**Exercise instructions**
Each line from the one containing "make_wall(parts, every_hole)" through the one containing "if empty is" is to be retyped exactly, both end lines included, and all other lines left out.

**Extracted entries**
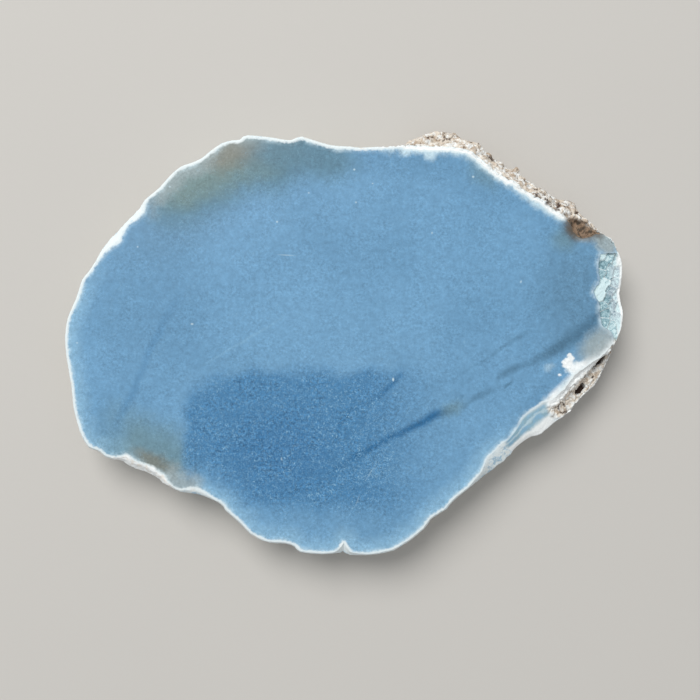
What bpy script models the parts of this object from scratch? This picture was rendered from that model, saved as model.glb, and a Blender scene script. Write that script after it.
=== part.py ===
"""Polished angelite slab: a slice of a pale blue nodule with one flat polished face.

Units are metres in the scene; the outline below is written in millimetres.
+Z is up, +X runs along the slab's length, and the origin is at the middle of its flat back.
"""

import math
from collections import namedtuple

import bmesh
import bpy
from mathutils import Vector, noise

MM = 0.001

# The slab's driving sizes, in millimetres
THICKNESS = 9.0
EDGE_WIDTH = 0.45
FOOT_CHAMFER = 0.45
LEAST_UNDERCUT = 0.4

# How finely the slab is faceted: millimetres between stations round the rim, and one ring for
# each share of the way from the face's edge to the rim and from the rim to the chamfer below
STATION_SPACING = 0.76
SHELF_RINGS = (0.0, 0.14, 0.32, 0.52, 0.72, 0.88, 1.0)
WALL_RINGS = (0.16, 0.4, 0.66, 0.88, 1.0)

# Lumps and knobs of the natural skin, in millimetres
LUMP_SIZE = 5.0
LUMP_DEPTH = 1.8
KNOB_SIZE = 2.0
KNOB_DEPTH = 0.8
SHELF_LUMP_SIZE = 3.1
SKIN_FLATTENING = 1.6
PLAIN_SKIN_KNOBS = 0.4

# Shapes of the ways down: where a hollow along the shelf ends, how soon the wall leaves the
# small bends of the rim, how it curves in under the rim, and how soon its lumps are full
HOLLOW_END = 0.85
BEND_FADING = 0.45
UNDERCUT_CURVE = 1.2
LUMPS_FULL = 0.5
WIDE_SHELF = 2.0

# Neighbours on each side that are averaged, for the rim's run and for a stretch's values
RIM_SMOOTHING = 9
STRETCH_BLENDING = 3
SHARP_ANGLE = math.radians(35)

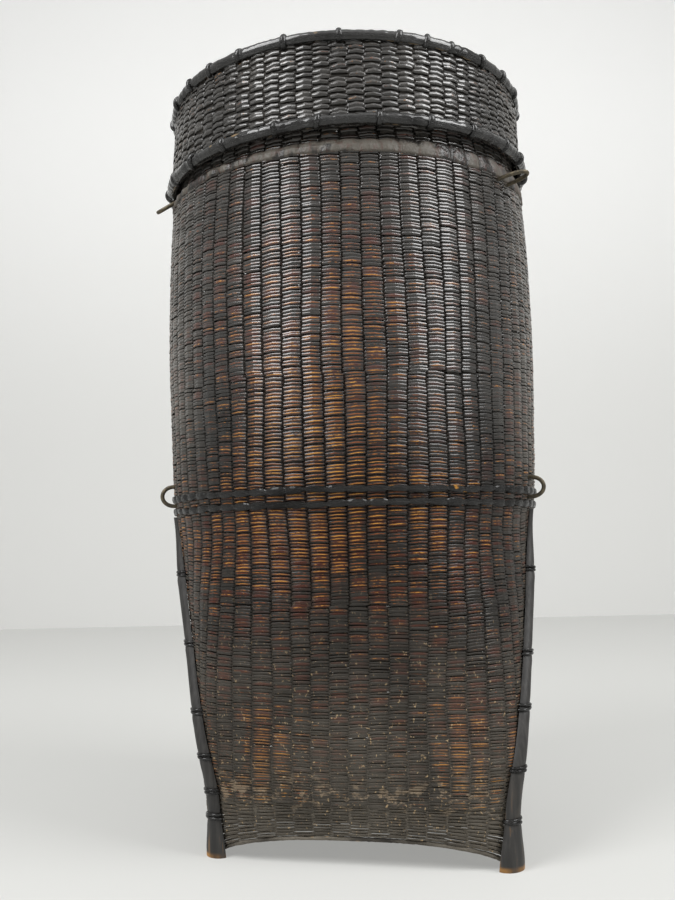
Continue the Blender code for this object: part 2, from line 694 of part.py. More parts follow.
def make_eye_cutters(eye, collection):
    """Two round cutters for the holes that an eye's legs pass through."""
    radial, across, height = eye_axes(eye)
    inner, outer = eye_wall(height)
    made = []
    for side in (-1, 1):
        shape = bmesh.new()
        bmesh.ops.create_cone(shape, cap_ends=True, segments=HOLE_SIDES,
                              radius1=WIRE_RADIUS + EYE_HOLE_CLEARANCE,
                              radius2=WIRE_RADIUS + EYE_HOLE_CLEARANCE,
                              depth=outer - inner + 2 * CUTTER_OVERRUN)
        name = f"{eye}_hole_{'low' if side < 0 else 'high'}"
        mesh = bpy.data.meshes.new(name)
        shape.to_mesh(mesh)
        shape.free()
        cutter = bpy.data.objects.new(name, mesh)
        cutter.rotation_mode = "QUATERNION"
        cutter.rotation_quaternion = radial.to_track_quat("Z", "Y")
        centre = radial * (inner + outer) / 2 + across * side * EYE_WIDTH / 2
        cutter.location = centre + Vector((0, 0, height))
        cutter.hide_render = True
        cutter.display_type = "WIRE"
        collection.objects.link(cutter)
        made.append(cutter)
    return made


def clear_scene():
    for thing in list(bpy.data.objects):
        bpy.data.objects.remove(thing, do_unlink=True)


def make_collection(name):
    collection = bpy.data.collections.new(name)
    bpy.context.scene.collection.children.link(collection)
    return collection


def make_level(name, height, tilt_deg, collection):
    """An empty on the axis that stands the pieces under it out of level."""
    level = bpy.data.objects.new(name, None)
    level.location = (0.0, 0.0, height)
    level.rotation_euler = [math.radians(angle) for angle in tilt_deg]
    collection.objects.link(level)
    return level


def main():
    clear_scene()
    parts = make_collection("grain_storage_basket")
    cutting = make_collection("cutters")
    holes = {eye: make_eye_cutters(eye, cutting) for eye in EYES}
    every_hole = [cutter for pair in holes.values() for cutter in pair]

    mouth_frame = make_level("mouth_level", MOUTH_HEIGHT, MOUTH_TILT_DEG, parts)
    rim_frame = make_level("rim_level", LID_RIM_HEIGHT, RIM_TILT_DEG, parts)

    make_wall(parts, every_hole)
    make_floor(parts)
    make_edge_cane(parts)
    make_band("lower_band", LOWER_BAND_LEVEL, parts)
    make_band("upper_band", UPPER_BAND_LEVEL, parts)
    make_neck_band(parts, holes["upper_eye_left"] + holes["upper_eye_right"])
    make_mouth(parts, mouth_frame)
    make_lid(parts, mouth_frame, rim_frame)
    for leg in LEG_ANGLES_DEG:
        make_leg(leg, parts)
        for number, share in enumerate(LEG_LASHING_SHARES[leg], start=1):
            make_leg_lashing(leg, number, share, parts)
    for eye in EYES:
        make_eye(eye, parts)


main()
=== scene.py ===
"""The looks of a lidded basket for storing grain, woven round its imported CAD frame."""
import math

import bpy
import numpy as np
from bpy.props import FloatProperty, FloatVectorProperty, IntProperty, PointerProperty
from bpy.types import Operator, Panel, PropertyGroup
from mathutils import Euler, Matrix, Vector


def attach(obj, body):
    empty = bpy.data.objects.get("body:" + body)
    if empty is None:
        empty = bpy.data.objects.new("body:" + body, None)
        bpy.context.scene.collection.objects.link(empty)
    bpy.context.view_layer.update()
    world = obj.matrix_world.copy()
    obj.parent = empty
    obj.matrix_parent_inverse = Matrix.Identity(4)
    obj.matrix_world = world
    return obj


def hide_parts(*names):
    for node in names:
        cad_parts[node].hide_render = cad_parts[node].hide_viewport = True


bl_info = {
    "name": "Grain Storage Basket",
    "version": (1, 0, 0),
    "blender": (4, 5, 0),
    "location": "3D View > Sidebar > Basket",
    "description": "Weaves, binds and finishes a lidded basket for storing grain",
    "category": "Object",
}

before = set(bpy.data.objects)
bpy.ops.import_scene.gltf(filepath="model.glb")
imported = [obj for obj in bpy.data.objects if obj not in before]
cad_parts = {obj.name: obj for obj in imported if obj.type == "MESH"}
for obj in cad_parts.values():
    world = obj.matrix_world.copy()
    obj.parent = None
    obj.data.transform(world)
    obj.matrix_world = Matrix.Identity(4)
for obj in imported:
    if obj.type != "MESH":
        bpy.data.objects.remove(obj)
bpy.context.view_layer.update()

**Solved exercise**
    make_wall(parts, every_hole)
    make_floor(parts)
    make_edge_cane(parts)
    make_band("lower_band", LOWER_BAND_LEVEL, parts)
    make_band("upper_band", UPPER_BAND_LEVEL, parts)
    make_neck_band(parts, holes["upper_eye_left"] + holes["upper_eye_right"])
    make_mouth(parts, mouth_frame)
    make_lid(parts, mouth_frame, rim_frame)
    for leg in LEG_ANGLES_DEG:
        make_leg(leg, parts)
        for number, share in enumerate(LEG_LASHING_SHARES[leg], start=1):
            make_leg_lashing(leg, number, share, parts)
    for eye in EYES:
        make_eye(eye, parts)


main()
=== scene.py ===
"""The looks of a lidded basket for storing grain, woven round its imported CAD frame."""
import math

import bpy
import numpy as np
from bpy.props import FloatProperty, FloatVectorProperty, IntProperty, PointerProperty
from bpy.types import Operator, Panel, PropertyGroup
from mathutils import Euler, Matrix, Vector


def attach(obj, body):
    empty = bpy.data.objects.get("body:" + body)
    if empty is None:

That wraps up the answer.